> The exercise
Your task is to output the data exactly as it stands.

> Listed entries

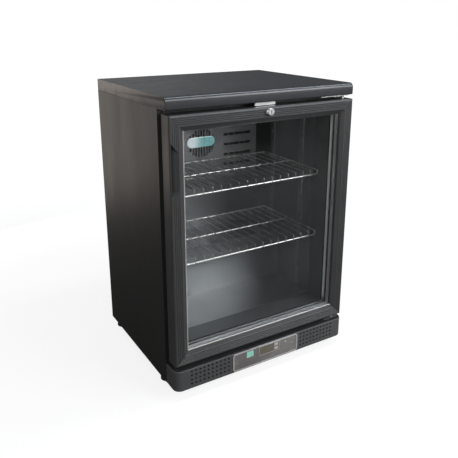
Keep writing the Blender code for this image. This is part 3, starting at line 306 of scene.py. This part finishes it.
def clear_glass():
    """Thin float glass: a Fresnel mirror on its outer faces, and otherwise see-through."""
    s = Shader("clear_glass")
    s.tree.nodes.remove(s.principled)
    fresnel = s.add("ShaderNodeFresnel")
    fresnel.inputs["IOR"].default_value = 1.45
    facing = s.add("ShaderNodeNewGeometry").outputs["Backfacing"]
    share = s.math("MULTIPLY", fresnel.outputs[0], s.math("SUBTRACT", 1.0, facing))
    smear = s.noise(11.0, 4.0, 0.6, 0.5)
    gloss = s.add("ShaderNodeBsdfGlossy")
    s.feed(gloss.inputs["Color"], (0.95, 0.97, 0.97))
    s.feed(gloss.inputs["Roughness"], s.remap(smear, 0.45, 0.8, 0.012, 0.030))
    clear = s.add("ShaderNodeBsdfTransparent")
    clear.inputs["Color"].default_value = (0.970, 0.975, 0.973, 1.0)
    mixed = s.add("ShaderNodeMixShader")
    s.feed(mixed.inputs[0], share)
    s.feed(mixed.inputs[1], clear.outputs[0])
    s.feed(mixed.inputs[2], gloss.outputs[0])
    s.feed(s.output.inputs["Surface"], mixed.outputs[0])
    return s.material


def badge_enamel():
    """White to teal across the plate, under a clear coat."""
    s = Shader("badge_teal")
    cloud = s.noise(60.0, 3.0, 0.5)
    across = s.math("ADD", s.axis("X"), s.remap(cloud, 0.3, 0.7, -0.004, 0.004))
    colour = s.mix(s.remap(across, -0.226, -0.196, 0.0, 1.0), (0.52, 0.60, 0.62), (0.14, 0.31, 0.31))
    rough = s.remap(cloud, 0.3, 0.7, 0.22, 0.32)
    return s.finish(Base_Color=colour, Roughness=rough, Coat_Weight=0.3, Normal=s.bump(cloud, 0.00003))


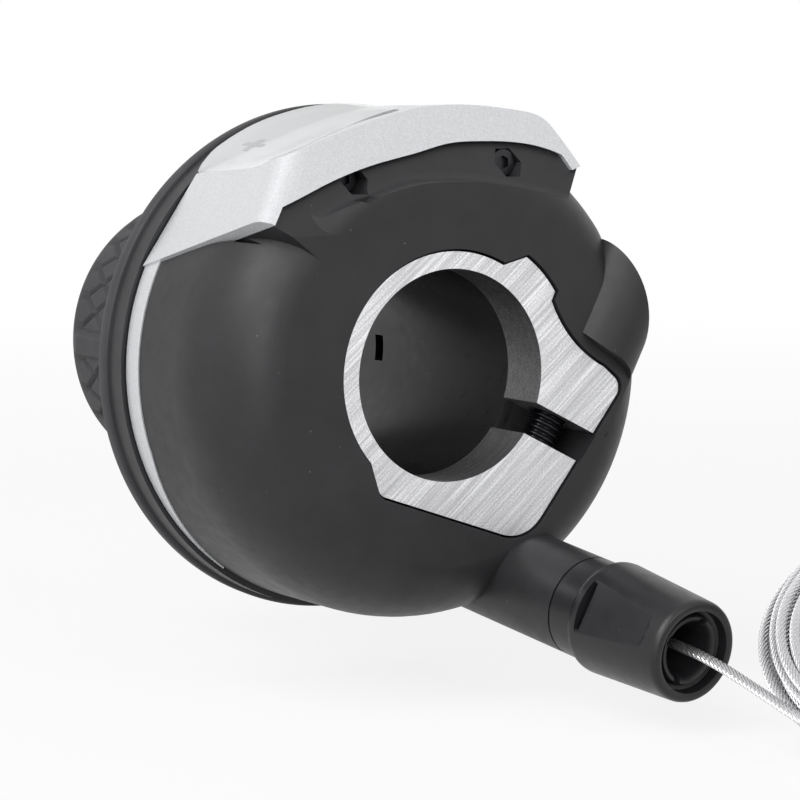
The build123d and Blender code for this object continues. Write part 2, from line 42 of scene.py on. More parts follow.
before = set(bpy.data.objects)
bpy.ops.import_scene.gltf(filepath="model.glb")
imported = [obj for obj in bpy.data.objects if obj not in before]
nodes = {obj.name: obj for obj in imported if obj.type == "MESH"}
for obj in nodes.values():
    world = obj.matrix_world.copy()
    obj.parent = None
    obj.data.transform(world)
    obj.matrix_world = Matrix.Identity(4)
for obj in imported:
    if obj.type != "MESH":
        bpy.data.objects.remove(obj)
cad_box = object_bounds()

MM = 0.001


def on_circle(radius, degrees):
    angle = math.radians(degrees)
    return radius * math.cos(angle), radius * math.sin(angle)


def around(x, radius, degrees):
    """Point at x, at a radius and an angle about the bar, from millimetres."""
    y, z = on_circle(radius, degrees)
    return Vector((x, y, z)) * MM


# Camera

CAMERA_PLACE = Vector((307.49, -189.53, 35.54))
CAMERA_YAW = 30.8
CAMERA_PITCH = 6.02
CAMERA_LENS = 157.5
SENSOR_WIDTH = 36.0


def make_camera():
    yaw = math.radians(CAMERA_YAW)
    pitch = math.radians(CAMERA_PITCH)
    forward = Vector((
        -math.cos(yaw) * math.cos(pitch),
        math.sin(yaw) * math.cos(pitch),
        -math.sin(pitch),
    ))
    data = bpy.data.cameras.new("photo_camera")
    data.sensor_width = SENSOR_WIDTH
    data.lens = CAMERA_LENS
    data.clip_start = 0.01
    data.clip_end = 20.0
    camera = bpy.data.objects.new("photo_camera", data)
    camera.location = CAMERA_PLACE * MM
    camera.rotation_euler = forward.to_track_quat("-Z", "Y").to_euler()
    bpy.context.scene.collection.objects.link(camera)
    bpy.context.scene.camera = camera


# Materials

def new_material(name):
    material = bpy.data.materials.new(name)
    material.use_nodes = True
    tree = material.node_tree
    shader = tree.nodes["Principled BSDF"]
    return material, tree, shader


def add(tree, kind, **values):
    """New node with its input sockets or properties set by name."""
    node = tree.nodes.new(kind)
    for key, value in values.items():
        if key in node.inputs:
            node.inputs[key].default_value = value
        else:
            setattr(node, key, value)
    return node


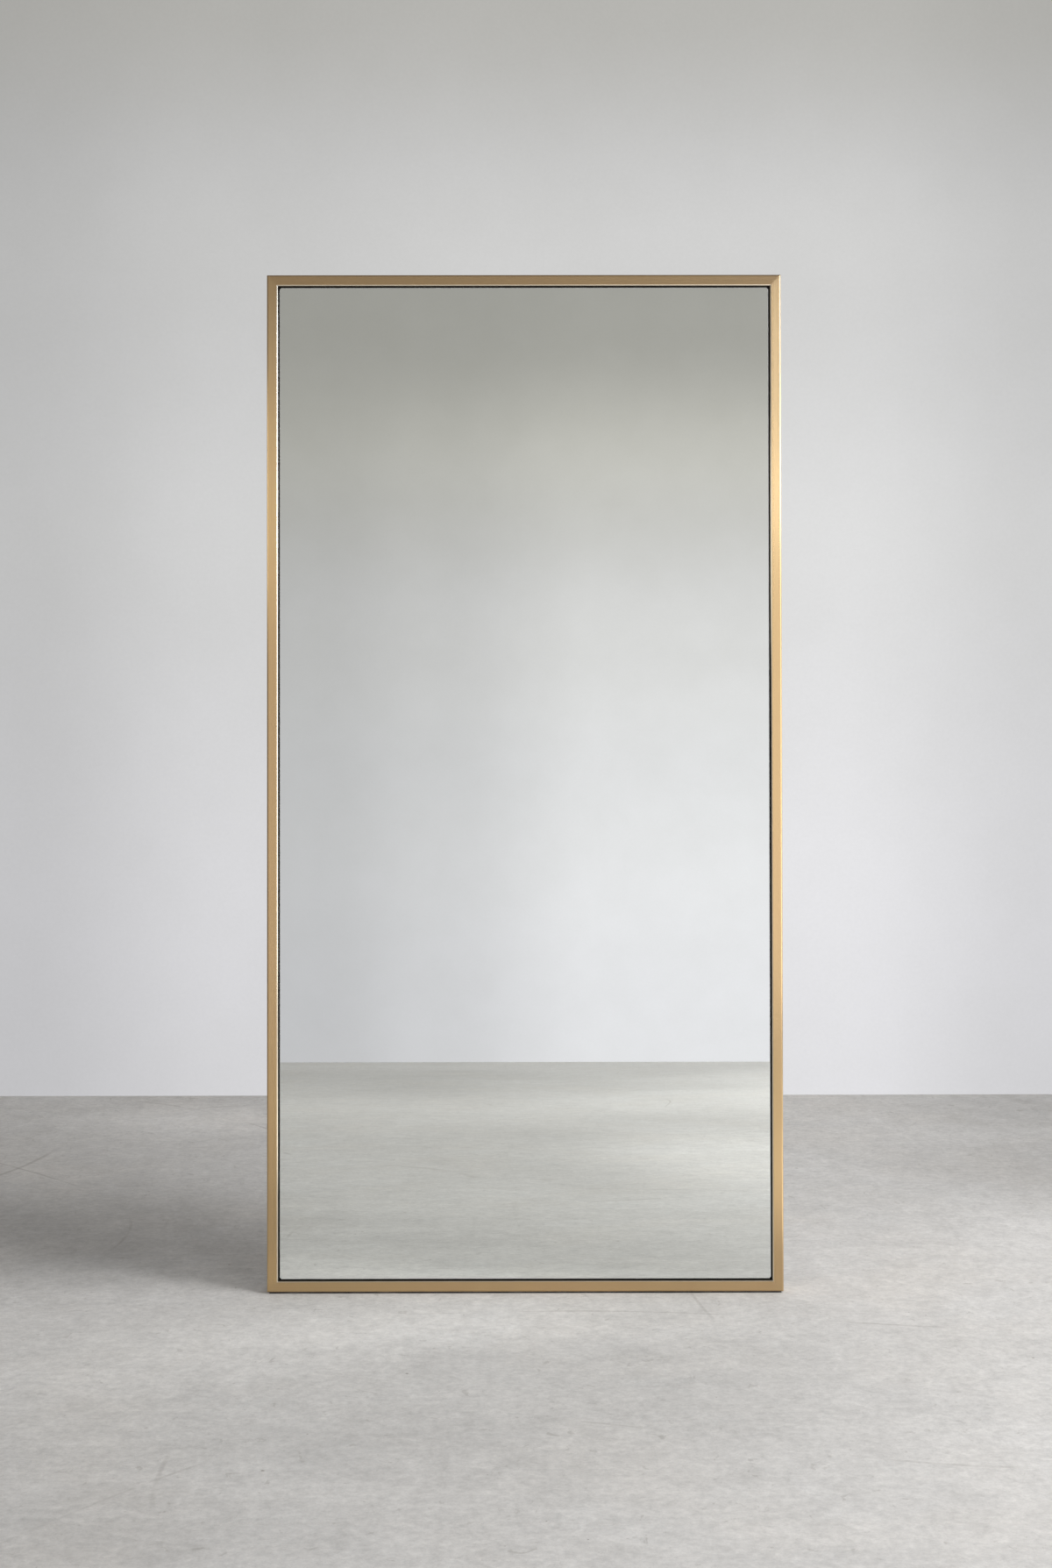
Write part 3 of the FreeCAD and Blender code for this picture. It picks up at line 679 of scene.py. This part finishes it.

> Written solution
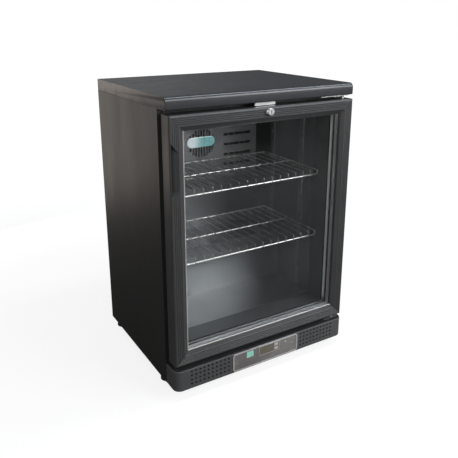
Keep writing the Blender code for this image. This is part 3, starting at line 306 of scene.py. This part finishes it.
def clear_glass():
    """Thin float glass: a Fresnel mirror on its outer faces, and otherwise see-through."""
    s = Shader("clear_glass")
    s.tree.nodes.remove(s.principled)
    fresnel = s.add("ShaderNodeFresnel")
    fresnel.inputs["IOR"].default_value = 1.45
    facing = s.add("ShaderNodeNewGeometry").outputs["Backfacing"]
    share = s.math("MULTIPLY", fresnel.outputs[0], s.math("SUBTRACT", 1.0, facing))
    smear = s.noise(11.0, 4.0, 0.6, 0.5)
    gloss = s.add("ShaderNodeBsdfGlossy")
    s.feed(gloss.inputs["Color"], (0.95, 0.97, 0.97))
    s.feed(gloss.inputs["Roughness"], s.remap(smear, 0.45, 0.8, 0.012, 0.030))
    clear = s.add("ShaderNodeBsdfTransparent")
    clear.inputs["Color"].default_value = (0.970, 0.975, 0.973, 1.0)
    mixed = s.add("ShaderNodeMixShader")
    s.feed(mixed.inputs[0], share)
    s.feed(mixed.inputs[1], clear.outputs[0])
    s.feed(mixed.inputs[2], gloss.outputs[0])
    s.feed(s.output.inputs["Surface"], mixed.outputs[0])
    return s.material


def badge_enamel():
    """White to teal across the plate, under a clear coat."""
    s = Shader("badge_teal")
    cloud = s.noise(60.0, 3.0, 0.5)
    across = s.math("ADD", s.axis("X"), s.remap(cloud, 0.3, 0.7, -0.004, 0.004))
    colour = s.mix(s.remap(across, -0.226, -0.196, 0.0, 1.0), (0.52, 0.60, 0.62), (0.14, 0.31, 0.31))
    rough = s.remap(cloud, 0.3, 0.7, 0.22, 0.32)
    return s.finish(Base_Color=colour, Roughness=rough, Coat_Weight=0.3, Normal=s.bump(cloud, 0.00003))


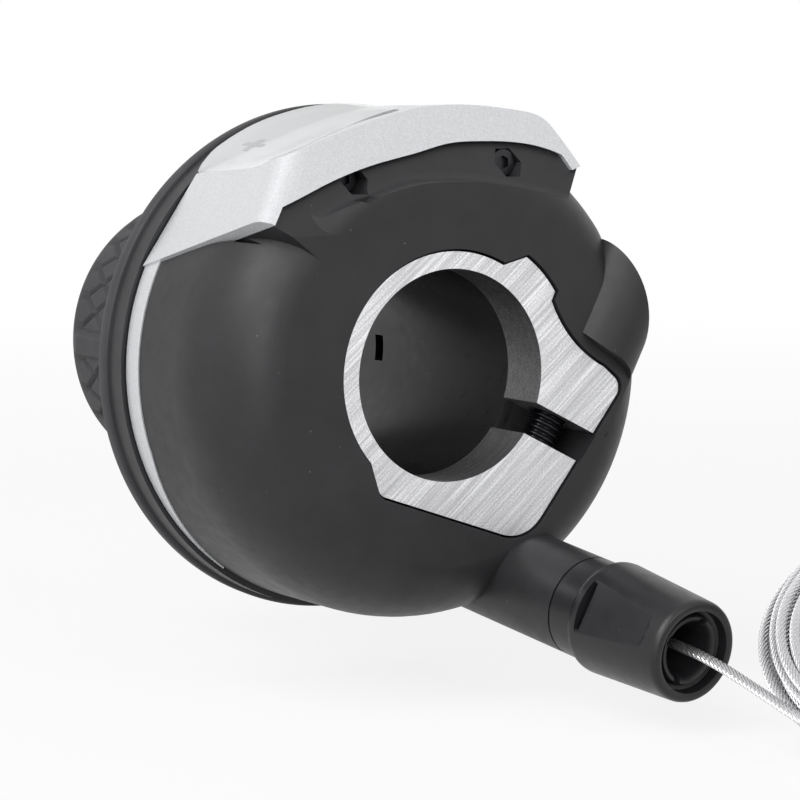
The build123d and Blender code for this object continues. Write part 2, from line 42 of scene.py on. More parts follow.
before = set(bpy.data.objects)
bpy.ops.import_scene.gltf(filepath="model.glb")
imported = [obj for obj in bpy.data.objects if obj not in before]
nodes = {obj.name: obj for obj in imported if obj.type == "MESH"}
for obj in nodes.values():
    world = obj.matrix_world.copy()
    obj.parent = None
    obj.data.transform(world)
    obj.matrix_world = Matrix.Identity(4)
for obj in imported:
    if obj.type != "MESH":
        bpy.data.objects.remove(obj)
cad_box = object_bounds()

MM = 0.001


def on_circle(radius, degrees):
    angle = math.radians(degrees)
    return radius * math.cos(angle), radius * math.sin(angle)


def around(x, radius, degrees):
    """Point at x, at a radius and an angle about the bar, from millimetres."""
    y, z = on_circle(radius, degrees)
    return Vector((x, y, z)) * MM


# Camera

CAMERA_PLACE = Vector((307.49, -189.53, 35.54))
CAMERA_YAW = 30.8
CAMERA_PITCH = 6.02
CAMERA_LENS = 157.5
SENSOR_WIDTH = 36.0


def make_camera():
    yaw = math.radians(CAMERA_YAW)
    pitch = math.radians(CAMERA_PITCH)
    forward = Vector((
        -math.cos(yaw) * math.cos(pitch),
        math.sin(yaw) * math.cos(pitch),
        -math.sin(pitch),
    ))
    data = bpy.data.cameras.new("photo_camera")
    data.sensor_width = SENSOR_WIDTH
    data.lens = CAMERA_LENS
    data.clip_start = 0.01
    data.clip_end = 20.0
    camera = bpy.data.objects.new("photo_camera", data)
    camera.location = CAMERA_PLACE * MM
    camera.rotation_euler = forward.to_track_quat("-Z", "Y").to_euler()
    bpy.context.scene.collection.objects.link(camera)
    bpy.context.scene.camera = camera


# Materials

def new_material(name):
    material = bpy.data.materials.new(name)
    material.use_nodes = True
    tree = material.node_tree
    shader = tree.nodes["Principled BSDF"]
    return material, tree, shader


def add(tree, kind, **values):
    """New node with its input sockets or properties set by name."""
    node = tree.nodes.new(kind)
    for key, value in values.items():
        if key in node.inputs:
            node.inputs[key].default_value = value
        else:
            setattr(node, key, value)
    return node


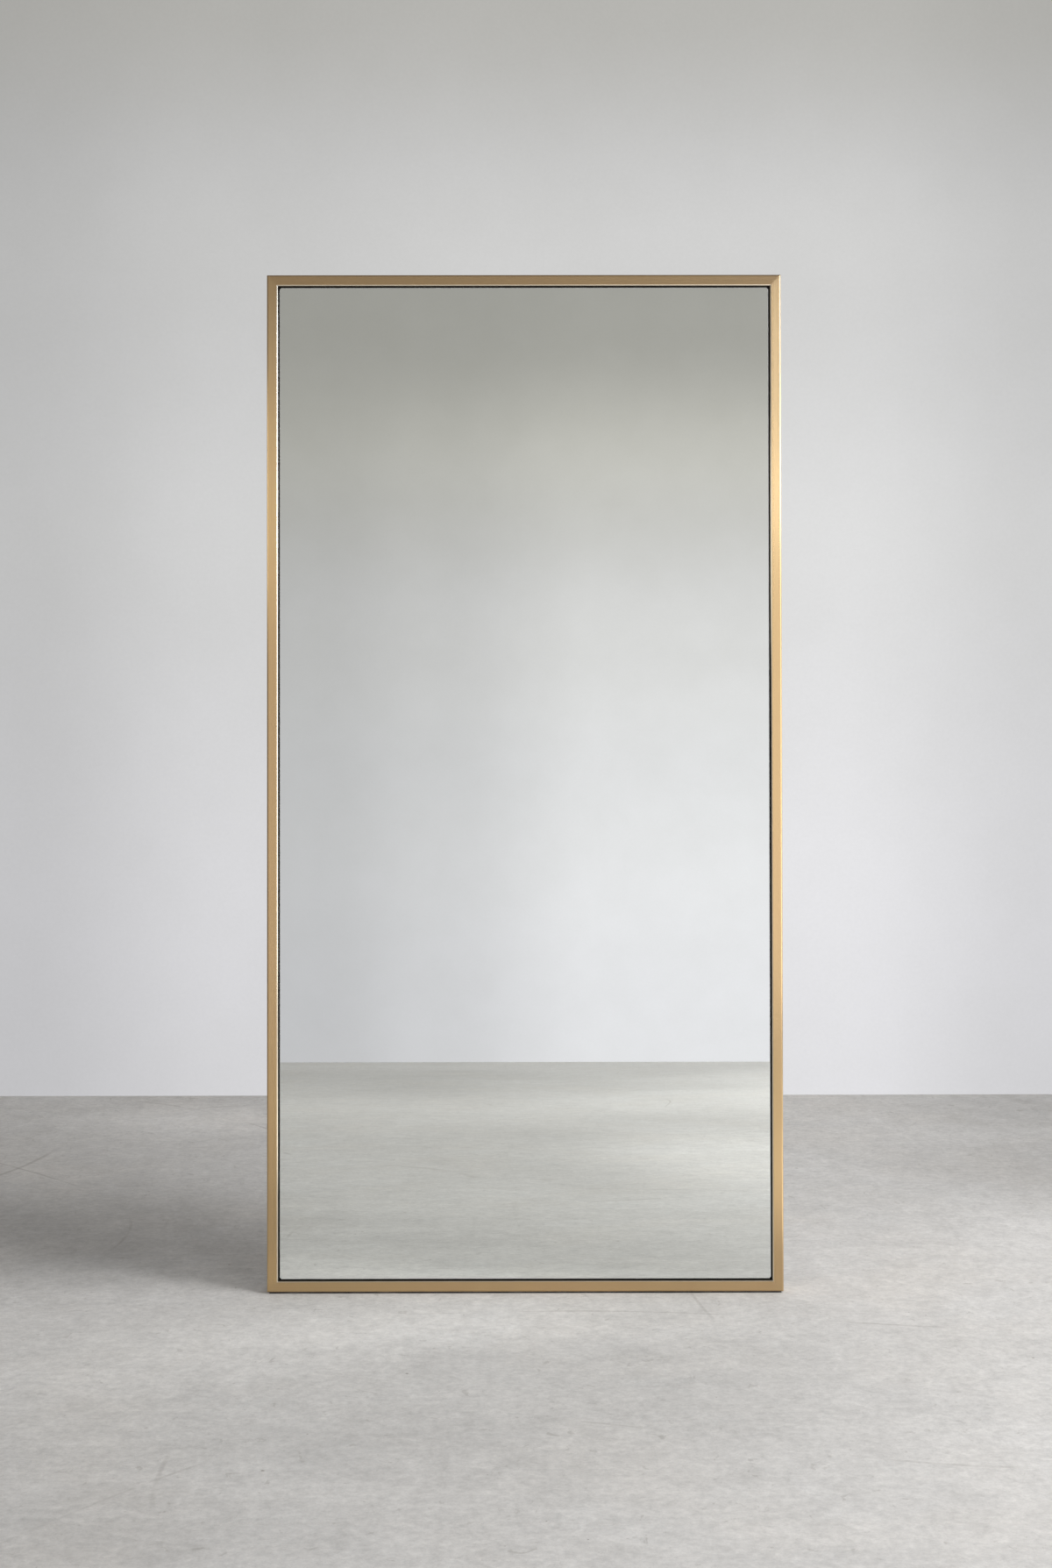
Write part 3 of the FreeCAD and Blender code for this picture. It picks up at line 679 of scene.py. This part finishes it.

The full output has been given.